Mickey's popularity spawned a Mickey Mouse Club in 1929, which met every Saturday for an afternoon of cartoons and games in local theatres. The several million Mouse Clubbers had a secret handshake, a special member greeting, a code of behaviour and even a special club song, "Minnie's Yoo-Hoo."
The culmination of Mickey's Golden Decade was his starring role in the feature Fantasia in 1940. A major artistic innovation, it interpreted music in colours, shapes, movement and story. The animation techniques, which were years ahead of their time, have never been matched. Fantasia also introduced stereophonic sound to theatres, an element not employed by other studios until more than a decade later.
With the advent of World War II, the Disney Studio suspended nearly all commercial activity and concentrated on aiding the war effort with training films, goodwill tours, and the design of posters and armed forces insignia. Mickey played his part by appearing on insignia and posters urging national security and the purchase of war bonds. And, incredibly, a code word for the Allied forces on D-Day, June 6, 1944, was "Mickey Mouse."
Following the war, the Disney Studio returned to making occasional Mickey Mouse cartoons and Mickey appeared in his second feature, Fun and Fancy Free, in which he co-starred with Donald Duck and Goofy in a new version of the fairy tale "Jack and the Beanstalk."
Through the forties and early fifties, Mickey was used in fewer cartoons, giving ground to Donald, Goofy and Pluto, who were now seen as more flexible characters. Mickey's evolution into a Disney symbol made it increasingly difficult to create story situations for him. If he lost his temper or did anything sneaky, fans would write in insisting that "Mickey just wouldn't do that."

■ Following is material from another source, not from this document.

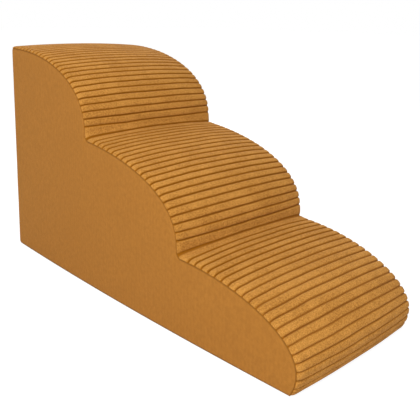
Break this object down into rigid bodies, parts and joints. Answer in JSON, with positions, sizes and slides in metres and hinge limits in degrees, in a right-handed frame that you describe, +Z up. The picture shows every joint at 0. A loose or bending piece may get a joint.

After the success of the "Disneyland" television show in 1954, Disney agreed to create an afternoon program for ABC. He gave them the "Mickey Mouse Club," which remains one of the most successful children's shows ever. In 1977, a second version of the club debuted on television, and a third version enjoyed tremendous success on The Disney Channel from 1989 until 1994.
Over the years, Mickey has been frequently seen on dozens of Disney television shows and specials, and in 1988, he actually appeared on the Academy Awards telecast, presenting an envelope to actor Tom Selleck.

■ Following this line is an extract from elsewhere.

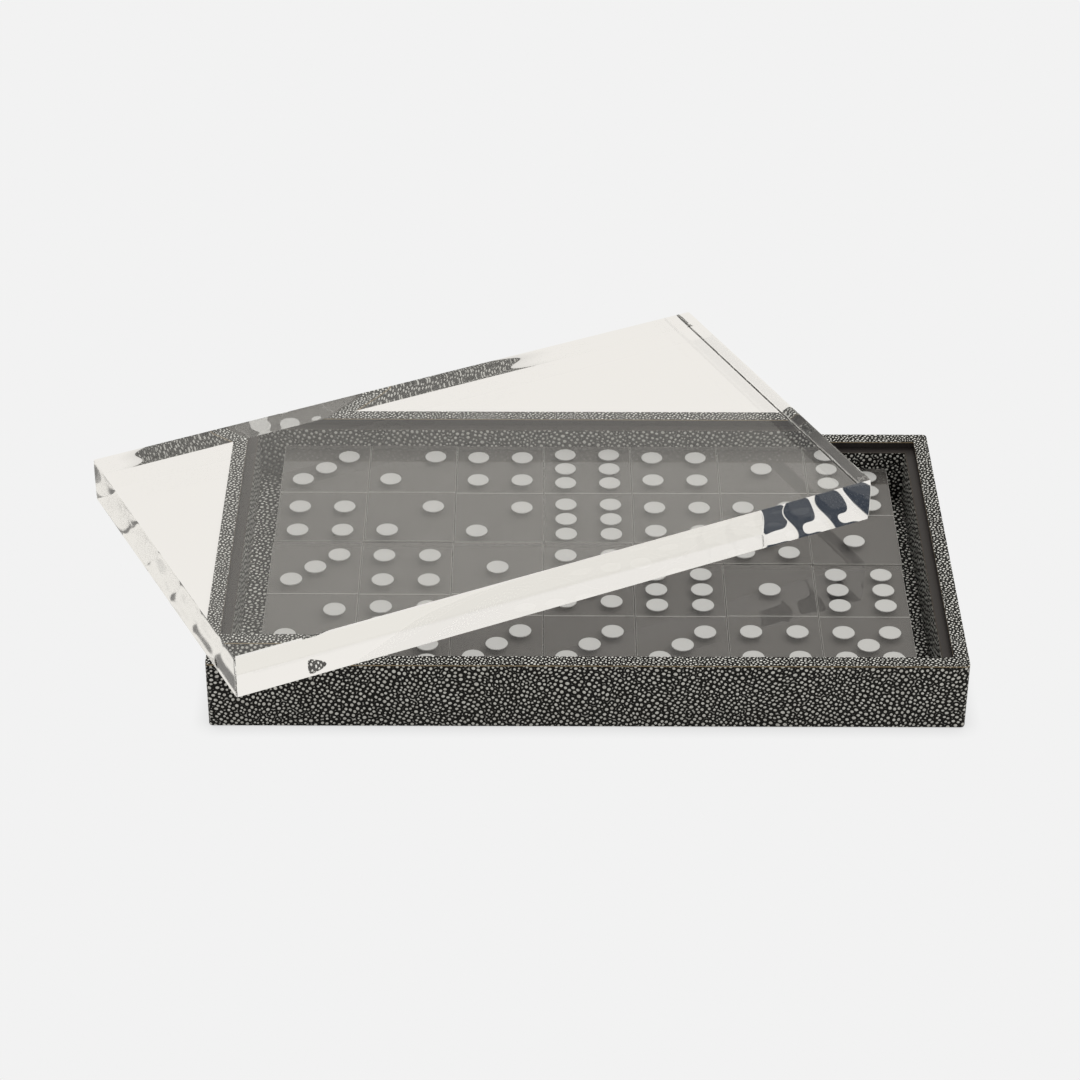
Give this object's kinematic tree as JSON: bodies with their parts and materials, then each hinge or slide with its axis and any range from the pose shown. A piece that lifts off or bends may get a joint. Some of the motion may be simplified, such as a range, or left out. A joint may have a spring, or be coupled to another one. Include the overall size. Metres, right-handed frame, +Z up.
{
  "type": "domino box",
  "caption": "Shallow pebble-covered box holding stacked clear-faced dominoes, with a thick transparent lift-off lid that seats on a ledge inside the rim.",
  "frame": {"origin": "centre of the tray's underside, on the surface that it stands on", "axes": "+X along the tray's long side to the right, +Y away from the player, +Z up out of the tray"},
  "size_m": [0.3678, 0.2768, 0.0515],
  "materials": {
    "shagreen": "printed pebbles, pale grey on black, satin",
    "smooth_lining": "smooth, dark brown-black, satin",
    "board": "bare fibreboard",
    "felt": "short nap",
    "clear_acrylic": "polished, clear",
    "domino_acrylic": "clear polished face over a charcoal back, with silver-grey pips"
  },
  "bodies": {
    "tray": {"base_felt": "felt", "base_board": "board", "floor_lining": "shagreen", "wall_front": "board", "wall_right": "board", "wall_back": "board", "wall_left": "board", "liner_front": "board", "liner_right": "board", "liner_back": "board", "liner_left": "board", "wrap_front": "shagreen", "wrap_right": "shagreen", "wrap_back": "shagreen", "wrap_left": "shagreen", "rim_front": "shagreen", "rim_right": "shagreen", "rim_back": "shagreen", "rim_left": "shagreen", "ledge_front": "smooth_lining", "ledge_right": "smooth_lining", "ledge_back": "smooth_lining", "ledge_left": "smooth_lining", "lining_front": "shagreen", "lining_right": "shagreen", "lining_back": "shagreen", "lining_left": "shagreen"},
    "lid": {"lid": "clear_acrylic"},
    "domino_4_3": {"domino_4_3": "domino_acrylic"},
    "domino_2_2": {"domino_2_2": "domino_acrylic"},
    "domino_4_2": {"domino_4_2": "domino_acrylic"},
    "domino_6_6": {"domino_6_6": "domino_acrylic"},
    "domino_4_4": {"domino_4_4": "domino_acrylic"},
    "domino_5_1": {"domino_5_1": "domino_acrylic"},
    "domino_6_1": {"domino_6_1": "domino_acrylic"},
    "domino_3_2": {"domino_3_2": "domino_acrylic"},
    "domino_6_4": {"domino_6_4": "domino_acrylic"},
    "domino_3_1": {"domino_3_1": "domino_acrylic"},
    "domino_5_3": {"domino_5_3": "domino_acrylic"},
    "domino_6_3": {"domino_6_3": "domino_acrylic"},
    "domino_4_1": {"domino_4_1": "domino_acrylic"},
    "domino_6_5": {"domino_6_5": "domino_acrylic"},
    "domino_0_0": {"domino_0_0": "domino_acrylic"},
    "domino_1_0": {"domino_1_0": "domino_acrylic"},
    "domino_2_0": {"domino_2_0": "domino_acrylic"},
    "domino_3_0": {"domino_3_0": "domino_acrylic"},
    "domino_4_0": {"domino_4_0": "domino_acrylic"},
    "domino_5_0": {"domino_5_0": "domino_acrylic"},
    "domino_6_0": {"domino_6_0": "domino_acrylic"},
    "domino_1_1": {"domino_1_1": "domino_acrylic"},
    "domino_2_1": {"domino_2_1": "domino_acrylic"},
    "domino_5_2": {"domino_5_2": "domino_acrylic"},
    "domino_6_2": {"domino_6_2": "domino_acrylic"},
    "domino_3_3": {"domino_3_3": "domino_acrylic"},
    "domino_5_4": {"domino_5_4": "domino_acrylic"},
    "domino_5_5": {"domino_5_5": "domino_acrylic"}
  },
  "joints": [
    {"name": "lid_lift", "type": "slide", "parent": "tray", "child": "lid", "axis": [0, 0, 1], "range_m": [0, 0.12]},
    {"name": "domino_4_3_lift", "type": "slide", "parent": "tray", "child": "domino_4_3", "axis": [0, 0, 1], "range_m": [0, 0.072]},
    {"name": "domino_2_2_lift", "type": "slide", "parent": "tray", "child": "domino_2_2", "axis": [0, 0, 1], "range_m": [0, 0.072]},
    {"name": "domino_4_2_lift", "type": "slide", "parent": "tray", "child": "domino_4_2", "axis": [0, 0, 1], "range_m": [0, 0.072]},
    {"name": "domino_6_6_lift", "type": "slide", "parent": "tray", "child": "domino_6_6", "axis": [0, 0, 1], "range_m": [0, 0.072]},
    {"name": "domino_4_4_lift", "type": "slide", "parent": "tray", "child": "domino_4_4", "axis": [0, 0, 1], "range_m": [0, 0.072]},
    {"name": "domino_5_1_lift", "type": "slide", "parent": "tray", "child": "domino_5_1", "axis": [0, 0, 1], "range_m": [0, 0.072]},
    {"name": "domino_6_1_lift", "type": "slide", "parent": "tray", "child": "domino_6_1", "axis": [0, 0, 1], "range_m": [0, 0.072]},
    {"name": "domino_3_2_lift", "type": "slide", "parent": "tray", "child": "domino_3_2", "axis": [0, 0, 1], "range_m": [0, 0.072]},
    {"name": "domino_6_4_lift", "type": "slide", "parent": "tray", "child": "domino_6_4", "axis": [0, 0, 1], "range_m": [0, 0.072]},
    {"name": "domino_3_1_lift", "type": "slide", "parent": "tray", "child": "domino_3_1", "axis": [0, 0, 1], "range_m": [0, 0.072]},
    {"name": "domino_5_3_lift", "type": "slide", "parent": "tray", "child": "domino_5_3", "axis": [0, 0, 1], "range_m": [0, 0.072]},
    {"name": "domino_6_3_lift", "type": "slide", "parent": "tray", "child": "domino_6_3", "axis": [0, 0, 1], "range_m": [0, 0.072]},
    {"name": "domino_4_1_lift", "type": "slide", "parent": "tray", "child": "domino_4_1", "axis": [0, 0, 1], "range_m": [0, 0.072]},
    {"name": "domino_6_5_lift", "type": "slide", "parent": "tray", "child": "domino_6_5", "axis": [0, 0, 1], "range_m": [0, 0.06]},
    {"name": "domino_0_0_lift", "type": "slide", "parent": "tray", "child": "domino_0_0", "axis": [0, 0, 1], "range_m": [0, 0.036]},
    {"name": "domino_1_0_lift", "type": "slide", "parent": "tray", "child": "domino_1_0", "axis": [0, 0, 1], "range_m": [0, 0.036]},
    {"name": "domino_2_0_lift", "type": "slide", "parent": "tray", "child": "domino_2_0", "axis": [0, 0, 1], "range_m": [0, 0.036]},
    {"name": "domino_3_0_lift", "type": "slide", "parent": "tray", "child": "domino_3_0", "axis": [0, 0, 1], "range_m": [0, 0.036]},
    {"name": "domino_4_0_lift", "type": "slide", "parent": "tray", "child": "domino_4_0", "axis": [0, 0, 1], "range_m": [0, 0.036]},
    {"name": "domino_5_0_lift", "type": "slide", "parent": "tray", "child": "domino_5_0", "axis": [0, 0, 1], "range_m": [0, 0.036]},
    {"name": "domino_6_0_lift", "type": "slide", "parent": "tray", "child": "domino_6_0", "axis": [0, 0, 1], "range_m": [0, 0.036]},
    {"name": "domino_1_1_lift", "type": "slide", "parent": "tray", "child": "domino_1_1", "axis": [0, 0, 1], "range_m": [0, 0.036]},
    {"name": "domino_2_1_lift", "type": "slide", "parent": "tray", "child": "domino_2_1", "axis": [0, 0, 1], "range_m": [0, 0.036]},
    {"name": "domino_5_2_lift", "type": "slide", "parent": "tray", "child": "domino_5_2", "axis": [0, 0, 1], "range_m": [0, 0.036]},
    {"name": "domino_6_2_lift", "type": "slide", "parent": "tray", "child": "domino_6_2", "axis": [0, 0, 1], "range_m": [0, 0.036]},
    {"name": "domino_3_3_lift", "type": "slide", "parent": "tray", "child": "domino_3_3", "axis": [0, 0, 1], "range_m": [0, 0.036]},
    {"name": "domino_5_4_lift", "type": "slide", "parent": "tray", "child": "domino_5_4", "axis": [0, 0, 1], "range_m": [0, 0.036]},
    {"name": "domino_5_5_lift", "type": "slide", "parent": "tray", "child": "domino_5_5", "axis": [0, 0, 1], "range_m": [0, 0.03]}
  ],
  "couplings": [
    {"joint": "domino_4_3_lift", "follows": "lid_lift", "ratio": 0.6},
    {"joint": "domino_2_2_lift", "follows": "lid_lift", "ratio": 0.6},
    {"joint": "domino_4_2_lift", "follows": "lid_lift", "ratio": 0.6},
    {"joint": "domino_6_6_lift", "follows": "lid_lift", "ratio": 0.6},
    {"joint": "domino_4_4_lift", "follows": "lid_lift", "ratio": 0.6},
    {"joint": "domino_5_1_lift", "follows": "lid_lift", "ratio": 0.6},
    {"joint": "domino_6_1_lift", "follows": "lid_lift", "ratio": 0.6},
    {"joint": "domino_3_2_lift", "follows": "lid_lift", "ratio": 0.6},
    {"joint": "domino_6_4_lift", "follows": "lid_lift", "ratio": 0.6},
    {"joint": "domino_3_1_lift", "follows": "lid_lift", "ratio": 0.6},
    {"joint": "domino_5_3_lift", "follows": "lid_lift", "ratio": 0.6},
    {"joint": "domino_6_3_lift", "follows": "lid_lift", "ratio": 0.6},
    {"joint": "domino_4_1_lift", "follows": "lid_lift", "ratio": 0.6},
    {"joint": "domino_0_0_lift", "follows": "lid_lift", "ratio": 0.3},
    {"joint": "domino_1_0_lift", "follows": "lid_lift", "ratio": 0.3},
    {"joint": "domino_2_0_lift", "follows": "lid_lift", "ratio": 0.3},
    {"joint": "domino_3_0_lift", "follows": "lid_lift", "ratio": 0.3},
    {"joint": "domino_4_0_lift", "follows": "lid_lift", "ratio": 0.3},
    {"joint": "domino_5_0_lift", "follows": "lid_lift", "ratio": 0.3},
    {"joint": "domino_6_0_lift", "follows": "lid_lift", "ratio": 0.3},
    {"joint": "domino_1_1_lift", "follows": "lid_lift", "ratio": 0.3},
    {"joint": "domino_2_1_lift", "follows": "lid_lift", "ratio": 0.3},
    {"joint": "domino_5_2_lift", "follows": "lid_lift", "ratio": 0.3},
    {"joint": "domino_6_2_lift", "follows": "lid_lift", "ratio": 0.3},
    {"joint": "domino_3_3_lift", "follows": "lid_lift", "ratio": 0.3},
    {"joint": "domino_5_4_lift", "follows": "lid_lift", "ratio": 0.3},
    {"joint": "domino_5_5_lift", "follows": "domino_6_5_lift", "ratio": 0.5}
  ]
}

In 1983, Mickey returned to the theatre screen in the featurette Mickey's Christmas Carol, a Disney version of the Dickens classic, where Mickey played Bob Cratchit to Scrooge McDuck's Ebenezer Scrooge. In 1990, Mickey again appeared in a theatrical featurette, this time playing a dual role in The Prince and the Pauper. In 1995, a brand new theatrical Mickey short cartoon called Runaway Brain was released, the first since 1953's "The Simple Things." Two new ABC animated television series soon followed, "Disney's Mickey MouseWorks", premiered on May 1, 1999, and "House of Mouse" premiered on January 13, 2001, with new cartoons starring Mickey, Donald Duck, Goofy, Pluto, and Minnie Mouse.
Mickey may have moved to Disneyland in 1955 to become the theme park's Chief Host, but today he welcomes millions of visitors annually at the Disneyland Resort, Walt Disney World Resort, Tokyo Disneyland Resort and Disneyland Resort Paris. In this role Mickey has greeted kings and presidents, prime ministers and princes, sports stars, film stars, TV stars and millions of just plain folks.

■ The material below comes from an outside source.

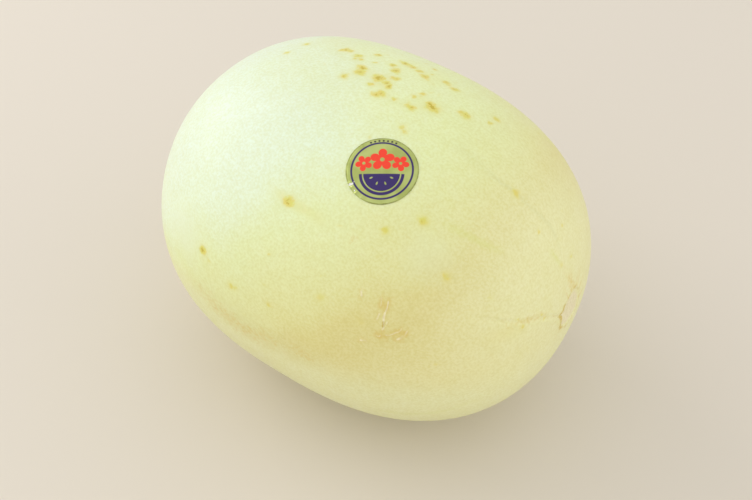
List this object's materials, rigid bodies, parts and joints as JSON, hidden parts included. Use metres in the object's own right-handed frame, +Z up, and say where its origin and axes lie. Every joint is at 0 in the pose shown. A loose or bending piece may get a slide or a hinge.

Mickey remains a mainstay in the lives of today's kids as he can be seen on television weekdays on Disney's "House of Mouse" on Disney Channel. In 2004, "The Three Musketeers" Direct-to-Video Premiere will be the first full-length feature film starring Mickey and his friends. Additionally, the 2004 holiday season will bring the "Twice Upon A Christmas" Direct to-Video Premiere with Mickey Mouse and the gang in three-dimensional CGI animation for the first time.
One of the finest tributes to Mickey was given by Walt Disney himself when, on one of his first TV shows, as he talked about his company, Walt said, "I hope we never lose sight of one thing ... that it was all started by a mouse."